Americans are increasingly fascinated with the Millennial generation (those born between 1981 and 2000), largely because they are the biggest population cohort the U.S. has ever seen. Whatever they do is sure to have a big impact. I’ve been particularly interested in how they might affect how money flows to social change.
But now I wonder how they might impact the social change workforce.
There was a really interesting article recently about how Millennials are ditching traditional careers in favor of more creative, meaningful work:
A growing number of Americans are abandoning traditional jobs for work that is more hands-on and that they deem more meaningful. For some, it is out of necessity…many people, faced with diminishing corporate opportunities, have been forced into thinking like entrepreneurs. For many, it is a choice. Old-school artisanship—like craft brewing and shoemaking and the millinery arts—is on the rise. A nation of hobbyists and fine artists have brought energy and invention to (and made more than a few bucks on) websites like Etsy and Big Cartel. There’s a sprouting up of first-generation farmers. These days, it would not be odd to see a hedge-fund manager throw it all away to become a mushroom grower. Or a Google gearhead to take up textiles. Call it the New American Dream, where uncertainty is being spun into infinite possibilities, and a pathway to unexpected freedom and deep satisfaction feels like our birthright.
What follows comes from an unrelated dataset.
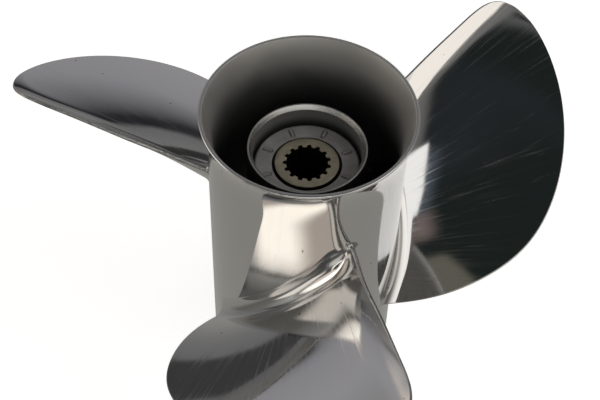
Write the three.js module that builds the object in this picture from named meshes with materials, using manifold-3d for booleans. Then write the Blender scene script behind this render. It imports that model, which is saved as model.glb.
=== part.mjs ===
// Three-bladed through-hub-exhaust boat propeller, right-hand rotation.
// Millimetres. +Z is the propeller shaft axis and points aft; z = 0 is the barrel's forward face.
// Blade 1 lies around +X.

import * as THREE from 'three';
import { ParametricGeometry } from 'three/addons/geometries/ParametricGeometry.js';
import { mergeVertices } from 'three/addons/utils/BufferGeometryUtils.js';
import Module from 'manifold-3d';

const wasm = await Module();
wasm.setup();

// ---- driving dimensions -------------------------------------------------------------------

const CLEARANCE = 0.3;            // gap left between neighbouring pieces

const BARREL_RADIUS = 60.3;       // 4 3/4 in gearcase class
const BARREL_LENGTH = 226;
const BARREL_WALL = 4;
const BARREL_CHAMFER = 0.8;
const RIM_RADIUS = 65.5;          // flared diffuser lip at the aft end
const RIM_WALL = 2.7;
const FLARE_LENGTH = 34;

const HUB_RADIUS = 36.6;          // inner hub tube, which holds the rubber bush
const HUB_BORE_RADIUS = 33.5;
const HUB_AFT_Z = 195;
const HUB_FORWARD_Z = 52;
const HUB_SHOULDER_RADIUS = 27;   // forward shoulder that the bush seats on
const HUB_SHOULDER_LENGTH = 10;
const HUB_LIP_CHAMFER = 2;
const HUB_LIP_DEPTH = 2.8;

const RIB_COUNT = 3;
const RIB_THICKNESS = 5;
const RIB_FORWARD_Z = 64;
const RIB_AFT_Z = 136;
const RIB_FIRST_ANGLE = 40;       // degrees

const BUSH_AFT_Z = 180;
const BUSH_CHAMFER = 2.4;
const BUSH_GROOVE_RADIUS = 21.5;  // shallow groove round the sleeve at each end of the bush
const BUSH_GROOVE_DEPTH = 3;
const BAR_COUNT = 8;
const BAR_INNER_RADIUS = 23.6;
const BAR_OUTER_RADIUS = 29.6;
const BAR_WIDTH = 2;
const BAR_HEIGHT = 1;

const SLEEVE_RADIUS = 19.8;
const SLEEVE_AFT_Z = 181;
const SLEEVE_FORWARD_Z = 48;
const SPLINE_TEETH = 15;
const SPLINE_MAJOR_RADIUS = 14.8;
const SPLINE_MINOR_RADIUS = 12.8;
const SPLINE_FIRST_SLOT = -10.5;  // degrees

const BLADE_COUNT = 3;
const BLADE_Z = 97.5;             // height of the blade face on the barrel at angle zero
const ROOT_PITCH = 414;           // advance in one turn at the barrel
const PITCH_GROWTH = 0.75;        // extra pitch for each millimetre of radius
const RAKE_SLOPE = 0.33;          // aft lean of the blade for each millimetre of radius
const RAKE_CURVE = -0.00084;
const ROOT_THICKNESS = 13;
const TIP_THICKNESS = 2.6;
const LEADING_EDGE_THICKNESS = 1.6;
const TRAILING_TIP_THICKNESS = 2;
const TRAILING_ROOT_THICKNESS = 3.8;
const AFT_FILLET = 10;            // root fillet on the blade's aft face
const FORWARD_FILLET = 5;         // on its forward face
const END_FILLET = 3;             // and round its two edges
const FILLET_GROWTH = 0.15;       // share of the chord in which it grows from the trailing edge
const CUP_WIDTH = 16;             // band along the trailing edge that turns aft
const CUP_LIFT = 2.2;
const CUP_ROOT_LIFT = 2.2;        // extra lift at the barrel, gone by the end of the next length
const CUP_ROOT_LENGTH = 60;
const CUP_FADE_SPAN = 0.72;       // the cup dies away from here to the tip

// Blade outline as radius in mm and angle in degrees, from the trailing edge's root
// round the tip to the leading edge's root.
const BLADE_OUTLINE = [
  [60.3, 60], [87, 53.7], [119, 51.8], [152.5, 50.4], [182, 48.7], [195, 41.7],
  [187.5, 27.6], [170, 12.3], [148, -1.4], [121.5, -10.7], [92.5, -18.2], [60.3, -24.7],
];
const TIP_POINT = 5;              // the entry of BLADE_OUTLINE at the tip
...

Their staggering unemployment, deepening distrust of corporate America, and civic-minded perspective (the most since the Greatest generation), have all combined to make the Millennial generation crave a creative, flexible and meaningful work life.
And that could be a boon to the nonprofit sector.
I wonder if over the next couple of decades, as Millennials take center stage in the workforce, we will witness people increasingly chucking the corporate ladder for something more meaningful and flexible.
Certainly many Millennials have already, and will continue to, flock to the emerging world of social entrepreneurship, which neatly combines their love of the entrepreneurial with their drive for social change, but not all Millennials can or will want to start their own thing. For the rest of them, I wonder if nonprofit organizations might attract their interest.
For so long nonprofits have struggled to attract and retain talent because of less competitive salaries and packages than their corporate counterparts. But perhaps those benefits are increasingly less appealing to the future workforce.
Now, what nonprofits have in spades – entrepreneurial approach, flexibility, social change – could actually become a competitive advantage. What if the nonprofits of the future become the sought after refuge of creative Millennials ready to make social change, not necessarily on their own, but as part of something bigger?
Definitely an interesting trend to watch.